Sunday People

EU truth sunk by spin like Britannia

Public all at sea over poll scrap

- Nigel Nelson nigel.nelson@people.co.uk

THE Queen shed a tear when she said goodbye to Her Majesty’s Yacht Britannia for the last time.

The Tories had promised a replacemen­t but that pledge went out of the porthole when Tony Blair won the 1997 election.

What the Queen didn’t know was that she was yachtless because Labour spin doctor Charlie Whelan liked getting legless.

Charlie admitted “plans to sabotage the royal yacht” had its beginnings over a “long liquid lunch” with journalist­s.

I too enjoyed long liquid lunches with Charlie, who is jolly company. Some stuff he told me was true and some wasn’t.

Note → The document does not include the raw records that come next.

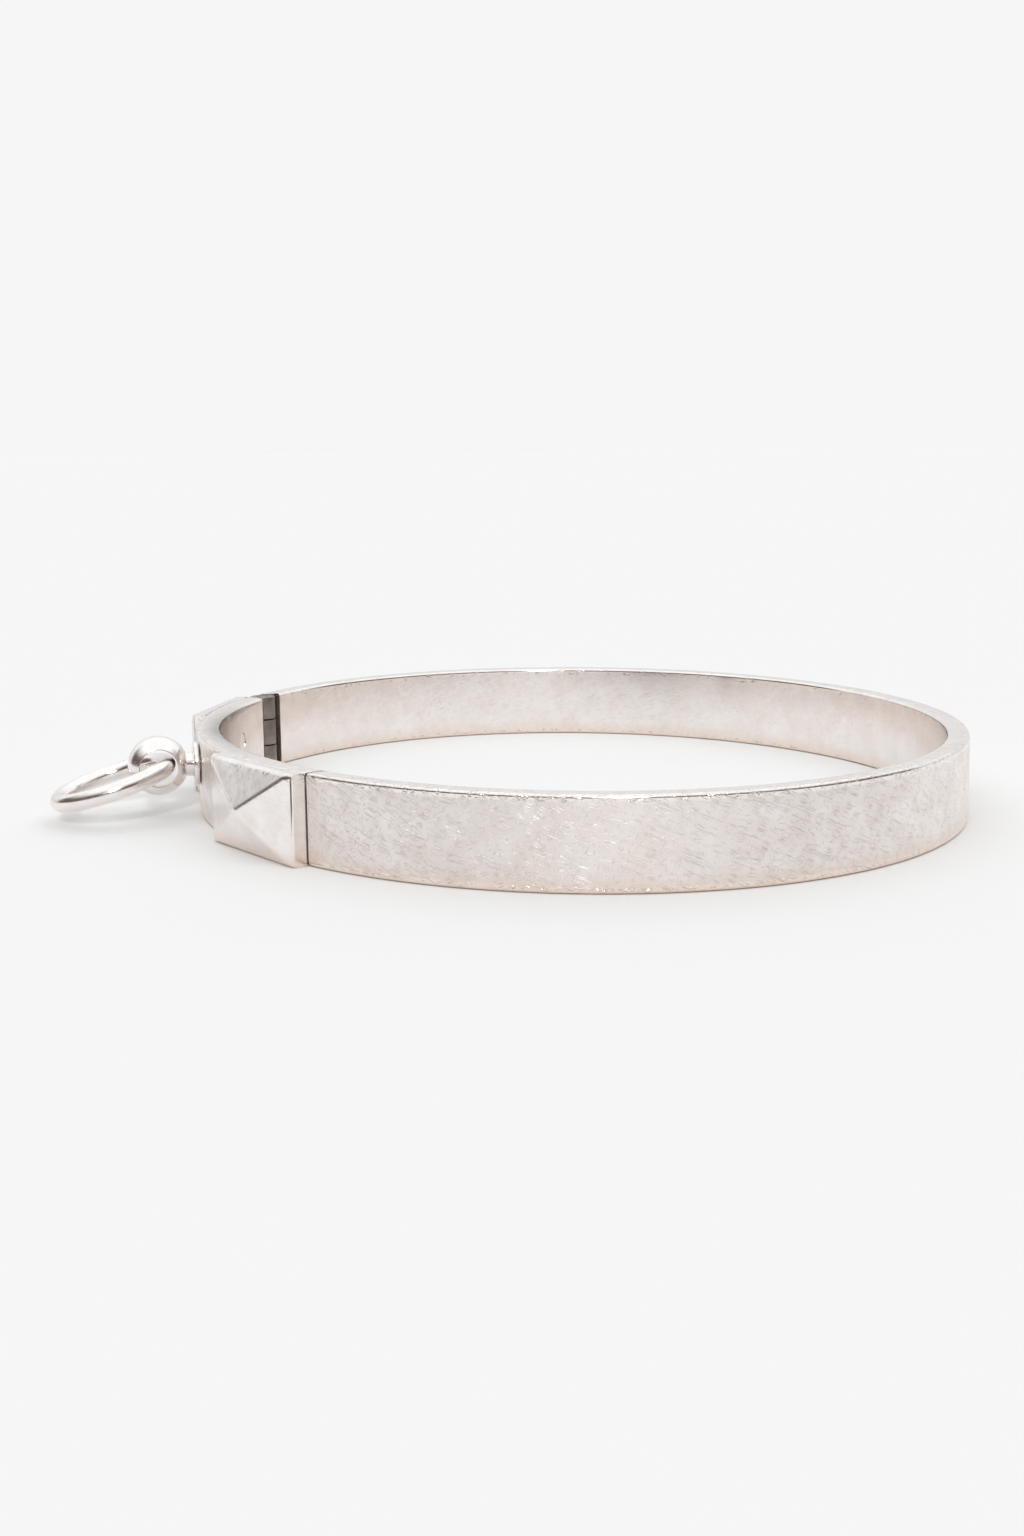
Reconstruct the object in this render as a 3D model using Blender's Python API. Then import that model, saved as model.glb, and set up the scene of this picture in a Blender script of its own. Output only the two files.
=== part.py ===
# Hinged oval bangle with a rigid front bar. The bar carries two pyramid studs and, between them,
# a drilled ball that holds a loose ring. One end of the bar turns on a pinned barrel hinge, and the
# other end snaps over a split tongue on the band.
#
# Frame: +Z up, the bangle lies on its lower rim, and the front bar faces -Y. The origin is the
# bottom centre of the whole object's box. An arc is a distance along the outer face, measured from
# the middle of the front bar and positive towards +X. An offset is measured outwards from that face.

import math

import bmesh
import bpy
import numpy as np
from mathutils import Matrix, Vector

MM = 0.001

# Band
BAND_LENGTH = 63.2 * MM
BAND_DEPTH = 52.6 * MM
BAND_HEIGHT = 5.6 * MM
BAND_THICKNESS = 1.5 * MM
EDGE_CHAMFER = 0.2 * MM

# Clearances. The whole wall is 1.5 mm, so fixed pieces sit closer than on a large object.
FIXED_GAP = 0.05 * MM
RUNNING_GAP = 0.1 * MM
SEAM_GAP = 0.2 * MM

# Front bar, between the hinge and the catch
CATCH_ARC = 19.45 * MM
HINGE_ARC = -20.1 * MM
HINGE_TO_STRIP = 1.05 * MM

# Pyramid studs
STUD_LENGTH = 10.0 * MM
STUD_PLINTH = 1.05 * MM
STUD_PEAK = 1.85 * MM
POST_RADIUS = 0.7 * MM

# Ball stud and ring
BALL_RADIUS = 2.0 * MM
BALL_OFFSET = 2.75 * MM
BALL_HEIGHT = 3.5 * MM
BALL_BORE_RADIUS = 1.25 * MM
NECK_RADIUS = 0.8 * MM
COLLAR_RADIUS = 1.5 * MM
COLLAR_LENGTH = 0.4 * MM
NECK_EMBED = 0.4 * MM
WIRE_RADIUS = 0.6 * MM
RING_RADIUS = 3.7 * MM
RING_DROP = 3.12 * MM
RING_SIDE_SHIFT = 0.5 * MM
RING_TILT = math.radians(17)

# Hinge
BARREL_RADIUS = 0.95 * MM
BARREL_OFFSET = -0.8 * MM
PIN_RADIUS = 0.4 * MM
PIN_CLEARANCE = 0.05 * MM
MIDDLE_KNUCKLE = 1.9 * MM
REBATE_DEPTH = 0.35 * MM
REBATE_REACH = 1.55 * MM
RIM_SETBACK = 0.05 * MM

# Catch tongue
TONGUE_TIP_ARC = 16.6 * MM
TONGUE_ROOT_ARC = 24.6 * MM
TONGUE_WIDTH = 3.2 * MM
TONGUE_THICKNESS = 0.5 * MM
TONGUE_SLIT = 0.7 * MM
RIVET_ARCS = {"front": 21.9 * MM, "back": 23.6 * MM}
RIVET_RADIUS = 0.35 * MM
RIVET_DEPTH = 0.45 * MM

# How far a cutter runs past the face that it cuts through
PAST = 1 * MM

# Worked out from the dimensions above
HALF_LENGTH = BAND_LENGTH / 2
HALF_DEPTH = BAND_DEPTH / 2
MID_HEIGHT = BAND_HEIGHT / 2
RING_REACH = (RING_DROP + RING_RADIUS) * math.cos(RING_TILT) + WIRE_RADIUS
FRONT_REACH = HALF_DEPTH + BALL_OFFSET + RING_REACH
OVAL_CENTRE = Vector((0, (FRONT_REACH - HALF_DEPTH) / 2, 0))
BAR_ENDS = {"catch": CATCH_ARC - SEAM_GAP / 2, "hinge": HINGE_ARC + HINGE_TO_STRIP}


def clear_scene():
    for obj in list(bpy.data.objects):
        bpy.data.objects.remove(obj, do_unlink=True)


def silver(name, colour, roughness):
    material = bpy.data.materials.new(name)
    material.use_nodes = True
    shader = material.node_tree.nodes["Principled BSDF"]
    shader.inputs["Base Color"].default_value = (*colour, 1)
    shader.inputs["Metallic"].default_value = 1
    shader.inputs["Roughness"].default_value = roughness
    material.diffuse_color = (*colour, 1)
    return material


# The oval

def oval_point(angle):
    """The outer face, an ellipse, at its parameter angle: 0 is the middle of the front."""
    return HALF_LENGTH * math.sin(angle), -HALF_DEPTH * math.cos(angle)


TABLE_ANGLES = np.linspace(-math.pi, math.pi, 4001)
TABLE_POINTS = np.array([oval_point(angle) for angle in TABLE_ANGLES])
TABLE_STEPS = np.hypot(*np.diff(TABLE_POINTS, axis=0).T)
TABLE_ARCS = np.concatenate([[0], np.cumsum(TABLE_STEPS)])
PERIMETER = TABLE_ARCS[-1]
TABLE_ARCS -= PERIMETER / 2


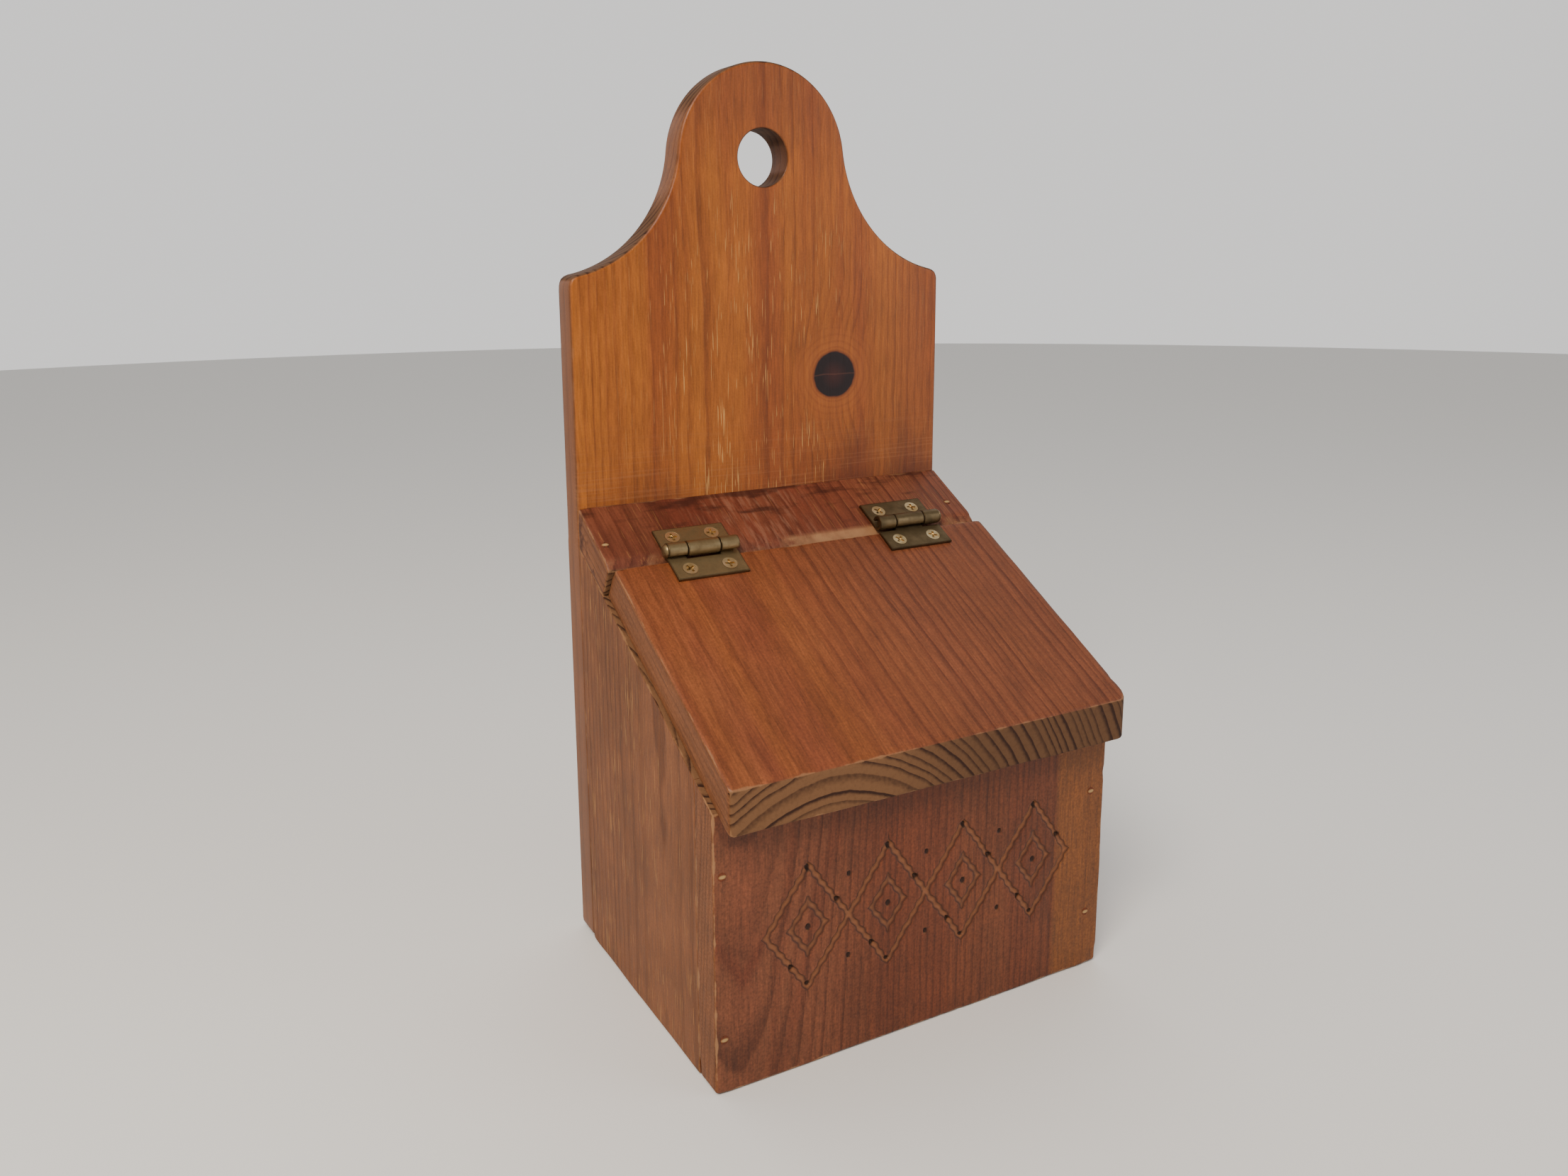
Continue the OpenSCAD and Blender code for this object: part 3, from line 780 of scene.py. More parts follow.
def back_board_outline(corner):
    """The outline of the back board seen from the front, anticlockwise, with points about
    1.5 mm apart."""
    lo, hi = Plan.back_lo, Plan.back_hi
    arch_r, shoulder, arch_x, cove_end = 32.0, 229.5, -1.0, math.radians(7)
    arch_z = hi[2] - arch_r
    half = (hi[0] - lo[0]) / 2
    halves = []
    for side in (1, -1):
        reach, fall = half - side * arch_x, arch_z - shoulder
        span = arch_r - reach * math.sin(cove_end) + fall * math.cos(cove_end)
        r = (reach ** 2 + fall ** 2 - arch_r ** 2) / (2 * span)
        x, z = side * (half + r * math.sin(cove_end)), shoulder + r * math.cos(cove_end)
        k = arch_r / (arch_r + r)
        touch = (arch_x + k * (x - arch_x), arch_z + k * (z - arch_z))
        start = math.atan2(shoulder - z, side * half - x)
        end = math.atan2(touch[1] - z, touch[0] - x)
        turn = (end - start + math.pi) % (2 * math.pi) - math.pi
        a = start + np.linspace(0, 1, 40) * turn
        cove = np.column_stack([x + r * np.cos(a), z + r * np.sin(a)])
        top = math.atan2(touch[1] - arch_z, touch[0] - arch_x)
        turn = (math.pi / 2 - top + math.pi) % (2 * math.pi) - math.pi
        a = top + np.linspace(0, 1, 34)[1:] * turn
        arch = np.column_stack([arch_x + arch_r * np.cos(a), arch_z + arch_r * np.sin(a)])
        edge = np.column_stack([np.full(150, side * half), np.linspace(lo[2], shoulder, 150)])[:-1]
        halves.append(np.concatenate([edge, cove, arch]))
    right, left = halves
    foot = np.column_stack([np.linspace(lo[0], hi[0], 96), np.full(96, lo[2])])[1:-1]
    loop = np.concatenate([foot, right, left[-2::-1]])
    # Round the four corners: a point close to a corner moves towards it less
    for x, z, radius in ((-half, shoulder, corner), (half, shoulder, corner), (-half, lo[2], 1.0),
                         (half, lo[2], 1.0)):
        reach = np.hypot(loop[:, 0] - x, loop[:, 1] - z)
        near = np.where(reach < 2.2 * radius)[0]
        for i in near:
            before, after = loop[(i - 2) % len(loop)], loop[(i + 2) % len(loop)]
            pull = 0.6 * (1 - reach[i] / (2.2 * radius))
            loop[i] = loop[i] * (1 - pull) + (before + after) / 2 * pull
    return loop


def back_marks(wood):
    """The knot, open grain, stains, rubbed lines and hole's painted shade of the back board."""
    tree, metres, knot = wood["tree"], wood["metres"], colours().knot
    across, deep, height = (add(tree, "SeparateXYZ", metres, out=axis) for axis in range(3))
    # The knot is a little wider than high, its outline wavers, and the lines bend round it
    away = add(tree, "VectorMath.SUBTRACT", metres, KNOT)
    away = add(tree, "VectorMath.MULTIPLY", away, (1000, 0, 1060))
    wobble = add(tree, "TexNoise", away, 0.13, 2, out="Color")
    wobble = add(tree, "VectorMath.MULTIPLY_ADD", wobble, (1.6, 0, 1.6), (-0.8, 0, -0.8))
    bent = add(tree, "VectorMath.ADD", away, wobble)
    reach = add(tree, "VectorMath.LENGTH", bent)
    long = add(tree, "VectorMath.MULTIPLY", away, (1, 0, 0.6))
    long = add(tree, "VectorMath.LENGTH", long)
    wood["push"] = add(tree, "MapRange.SMOOTHERSTEP", long, 24, 5, 0, 4)
    heart = add(tree, "MapRange.SMOOTHSTEP", reach, 8.9, 8.1)
    rim = add(tree, "MapRange.SMOOTHSTEP", reach, 10, 8.6, 0, 0.6)
    halo = add(tree, "MapRange", reach, 20, 10, 0, 0.45)
    rings = add(tree, "Math.MULTIPLY", reach, 2.6)
    rings = add(tree, "Math.SINE", rings)
    rings = add(tree, "MapRange", rings, 0, 1)
    around = add(tree, "Mix.RGBA", rings, linear("#a45c24"), linear("#8c4a1e"))
    # Its heart is redder in the middle, with a fine dry crack across
    swirl = add(tree, "MapRange", reach, 5.5, 0, 0, 0.55)
    crack = add(tree, "SeparateXYZ", bent, out=2)
    crack = add(tree, "Math.ABSOLUTE", crack)
    crack = add(tree, "MapRange", crack, 0.35, 0.1, 0, 0.28)
    inside_knot = lay_over(tree, knot, [(swirl, linear("#4a2018")), (crack, linear("#6a4030"))])
    # The open grain shows mostly in the middle of the board, and nowhere round the knot
    open_grain = add(tree, "Math.ADD", across, 0.006)
    open_grain = add(tree, "Math.ABSOLUTE", open_grain)
    open_grain = add(tree, "MapRange", open_grain, 0.026, 0.052, 1, 0.12)
    clear = add(tree, "MapRange", reach, 16, 22)
    open_grain = add(tree, "Math.MULTIPLY", open_grain, clear)
    high = add(tree, "MapRange", height, 0.236, 0.262, 1, 0.15)
    wood["open"] = add(tree, "Math.MULTIPLY", open_grain, high)
    # The wall of the hanging hole is painted darker, as painted shade inside the hole
    hole_shade = add(tree, "VectorMath.SUBTRACT", metres, (0.001 * HOLE[0], 0, 0.001 * HOLE[1]))
    hole_shade = add(tree, "VectorMath.MULTIPLY", hole_shade, (1000, 0, 1000))
    hole_shade = add(tree, "VectorMath.LENGTH", hole_shade)
    hole_shade = add(tree, "MapRange", hole_shade, HOLE_R + 0.6, HOLE_R + 0.2, 0, 0.6)
    # Rubbed lines on the front above the rail, where the lid has knocked and hands have wiped
    brushed = stretched_noise(tree, metres, (30, 30, 1400), 2)
    brushed = add(tree, "MapRange", brushed, 0.5, 0.68)
    low = add(tree, "MapRange.SMOOTHSTEP", height, 0.186, 0.160, 0, 0.2)
    for limit in ((height, 0.138, 0.142), (deep, 0.045, 0.044)):
        low = add(tree, "Math.MULTIPLY", low, add(tree, "MapRange", *limit))
    brushed = add(tree, "Math.MULTIPLY", brushed, low)
    # A dark stain that gathers low down, and a redder one along the right edge and the crown
    stain = stretched_noise(tree, metres, (55, 55, 22), 3)
    foot = add(tree, "MapRange", height, 0.190, 0.145, -0.3, 0.31)
    stain = add(tree, "Math.ADD", stain, foot)
    stain = add(tree, "MapRange", stain, 0.48, 0.9, 0, 0.9)
    redder = add(tree, "MapRange", across, 0.034, 0.06, 0, 0.5)
    crown = add(tree, "MapRange", height, 0.262, 0.284, 0, 0.6)
    redder = add(tree, "Math.MAXIMUM", redder, crown)
    wood["stains"] = [(redder, linear("#7e4220")), (stain, linear("#5e2a12"))]
    wood["layers"] = [(halo, around), (rim, linear("#5c2814")), (brushed, linear("#a8704a")),
                      (heart, inside_knot), (hole_shade, linear("#3c2010"))]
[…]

Charlie liked floating stories as much as he enjoyed sinking Britannia. The question is whether an untruth is still a falsehood if it subsequent­ly comes true.

That’s what happened with the royal yacht.

The public liked the idea of pensioning off Britannia and not replacing her and her fate was sealed.

This EU referendum campaign reminds me of Charlie’s spin doctoring style.

We cannot be sure David Cameron is telling the truth when he says Brexit will cause a recession and cost 820,000 jobs unless we leave Europe and find out. Boris Johnson says it’s a hoax. Yet he supports the side talking of 12 million migrants coming here from Turkey.

We’ll only know that’s true if we stay in the EU and Turkey joins.

But as claims by both sides become ever more outrageous, voters wonder if anyone is telling the truth.

At general elections, parties share common ground and fight only over what they disagree on.

In this campaign they disagree about everything. There’s about as much common ground between the two camps as with Islamic State.

Perplexed

Cameron would be more believable if he argued that the economic benefits of staying outweigh those of leaving.

Instead he says Brexit has no benefits at all.

The Queen must be as perplexed as the rest of us that her government has lost the plot. Nicola Sturgeon is equally concerned.

So Scotland’s First Minister might look favourably on a royal request to borrow the royal yacht now berthed as a museum ship in Edinburgh.

And Her Maj can sail away from these shores until everyone comes to their senses.